Diamond was supposed to come home to Ohio that weekend, his wife, Barbara, remembered. But he’d called after the assassination to tell her he was on lockdown and couldn’t make it.

She didn’t know her husband would be part of the proceedings until the phone rang on Sunday, the day before the state funeral. She doesn’t remember who called, but the person said her husband was on TV, carrying the president’s casket to the Capitol.

“Oh, I just couldn’t believe it,” said Barbara Diamond, who still lives in Stow. “… I was really proud of him. They did such a wonderful job.”

She never saw a close-up of her husband as she watched on TV, “but I knew Jerry’s profile,” she said. “I knew Jerry’s face.”

Diamond, who died in 2011, was a quiet man who his wife said rarely talked about that day. But 10 years ago — 40 years after the funeral — he recalled for a Beacon Journal columnist how heavy the casket was, how he worried his legs might give out as he and his fellow pallbearers descended the steep steps of the Capitol. He remembered keeping his gaze forward but catching glimpses from the corners of his eyes of the pained expressions on the onlookers’ faces.

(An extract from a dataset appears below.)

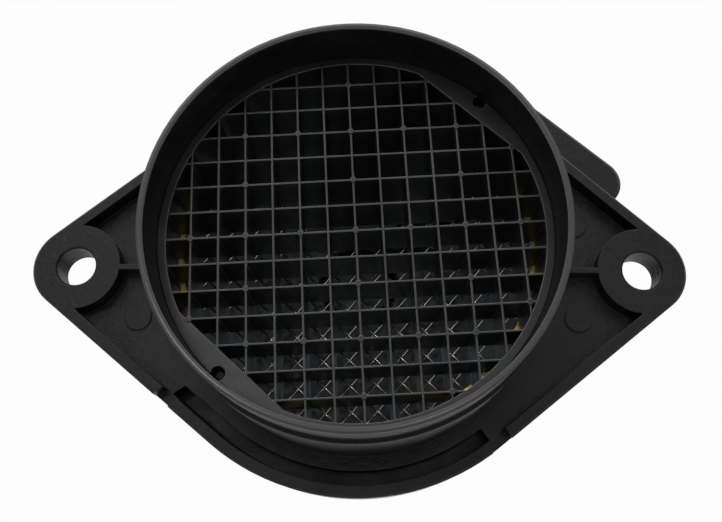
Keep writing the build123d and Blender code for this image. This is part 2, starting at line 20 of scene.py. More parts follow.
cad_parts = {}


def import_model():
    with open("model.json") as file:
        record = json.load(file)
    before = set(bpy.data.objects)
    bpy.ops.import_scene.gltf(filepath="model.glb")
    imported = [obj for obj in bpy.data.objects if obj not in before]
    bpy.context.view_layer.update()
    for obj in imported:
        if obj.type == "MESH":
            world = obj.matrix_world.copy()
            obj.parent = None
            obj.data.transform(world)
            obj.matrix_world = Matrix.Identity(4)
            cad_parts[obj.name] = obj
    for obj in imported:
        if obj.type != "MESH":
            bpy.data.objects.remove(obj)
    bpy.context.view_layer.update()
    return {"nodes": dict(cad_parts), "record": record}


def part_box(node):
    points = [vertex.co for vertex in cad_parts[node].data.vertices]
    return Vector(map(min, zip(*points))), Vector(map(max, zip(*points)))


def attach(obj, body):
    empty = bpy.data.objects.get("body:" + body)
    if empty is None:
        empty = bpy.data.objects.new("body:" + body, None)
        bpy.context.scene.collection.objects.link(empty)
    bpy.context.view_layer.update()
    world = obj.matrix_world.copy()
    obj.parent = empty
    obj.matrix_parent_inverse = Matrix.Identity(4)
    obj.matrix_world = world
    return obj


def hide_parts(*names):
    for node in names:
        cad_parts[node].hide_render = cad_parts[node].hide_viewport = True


LOG = logging.getLogger("airflow_sensor")
MM = 0.001
BODY = "root"


def linear(hex_colour: str) -> tuple[float, float, float, float]:
    """Turns an sRGB hex colour to the linear values that a shader socket takes.

    Args:
        hex_colour: Colour as "#rrggbb".

    Returns:
        Linear red, green, blue and an alpha of 1.
    """
    parts = [int(hex_colour[start:start + 2], 16) / 255 for start in (1, 3, 5)]
    curve = [part / 12.92 if part <= 0.04045 else ((part + 0.055) / 1.055) ** 2.4 for part in parts]
    return curve[0], curve[1], curve[2], 1.0


def per_metre(size_mm: float) -> float:
    """Gives the scale that makes a texture's features as large as a size.

    Args:
        size_mm: Size of the features in millimetres.

    Returns:
        Scale for coordinates in metres.
    """
    return 1.0 / (size_mm * MM)


def add_node(
    tree: bpy.types.NodeTree,
    kind: str,
    settings: dict[str, Any] | None = None,
    links: dict[str | int, bpy.types.NodeSocket] | None = None,
) -> bpy.types.Node:
    """Adds a node to a tree.

    Args:
        tree: The node tree of a material or world.
        kind: Blender's name of the node's type.
        settings: Values by name. "Stops" sets a colour ramp's stops, each a position and a hex
            colour. A name that is one of the node's properties sets it, and any other name sets the
            input socket of that name or number.
        links: Output sockets by the name or number of the input that each one feeds.

    Returns:
        The new node.
    """
    node = tree.nodes.new(kind)
    for name, value in (settings or {}).items():
        if name == "Stops":
            elements = node.color_ramp.elements
            for index, (position, colour) in enumerate(value):
                stop = elements[index] if index < len(elements) else elements.new(position)
                stop.position = position
                stop.color = linear(colour)
        elif isinstance(name, str) and hasattr(node, name):
            setattr(node, name, value)
        else:
            node.inputs[name].default_value = value
    for name, socket in (links or {}).items():
        tree.links.new(socket, node.inputs[name])
    return node


class Slot(Enum):
    """Material slots of the record."""

    HOUSING = "housing_plastic"
    GRID = "grid_plastic"
    MODULE = "module_plastic"
    PROBE = "probe_plastic"
    FRAME = "frame_metal"
    WIRE = "screen_wire"
    SEAL = "seal_rubber"
    SCREW = "screw_steel"
    PLATE = "plate_aluminium"
    BOARD = "board_ceramic"
    ELEMENT = "element_ceramic"
    CHIP = "chip_plastic"
    CAPACITOR = "capacitor_ceramic"
    RESISTOR = "resistor_film"
    LEAD = "lead_wire"
    PIN = "pin_metal"


# ------------------------------------------------------------------ finishes


@dataclass(frozen=True)
class Finish:
    """A finish: what a surface is made of and how it was made."""

    name: str

    def start(self) -> tuple[bpy.types.Material, bpy.types.NodeTree, bpy.types.NodeSocket]:
        """Starts a material.

        Returns:
            The material, its empty tree, and coordinates in metres that stay with the piece.
        """
        material = bpy.data.materials.new(self.name)
        material.use_nodes = True
        tree = material.node_tree
        tree.nodes.clear()
        place = add_node(tree, "ShaderNodeTexCoord")
        return material, tree, place.outputs["Object"]

    def end(self, tree: bpy.types.NodeTree, shader: bpy.types.Node) -> None:
        """Joins the shader to the material's output.

        Args:
            tree: The material's tree.
            shader: Its last shader node.
        """
        add_node(tree, "ShaderNodeOutputMaterial", links={"Surface": shader.outputs[0]})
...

“It kicked,” he said at the time, “Oh, wow.”

Young family watches

Among those onlookers were Georgia and Eugene Taylor, who now live in Wooster but at the time were a young couple living in Fairfax, Va.

Eugene Taylor was a computer operator for the Federal Home Loan Bank Board and worked in the Carpenters Union building at the foot of Capitol Hill. The building had a patio that offered a good vantage point for the funeral procession, Georgia Taylor said, so the couple bundled up their 6-month-old daughter, Michelle, and went to Washington to watch.

They captured the procession with their 8 mm movie camera, but they haven’t watched that footage in years.

Georgia Taylor said she wasn’t a Kennedy supporter, but she wanted to witness the historical event.

She remembers how quiet the crowd was, such a dramatic contrast to the appearances Kennedy had made before cheering throngs.

“It was a tear-jerker kind of day,” she recalled. “It’s kind of unbelievable.”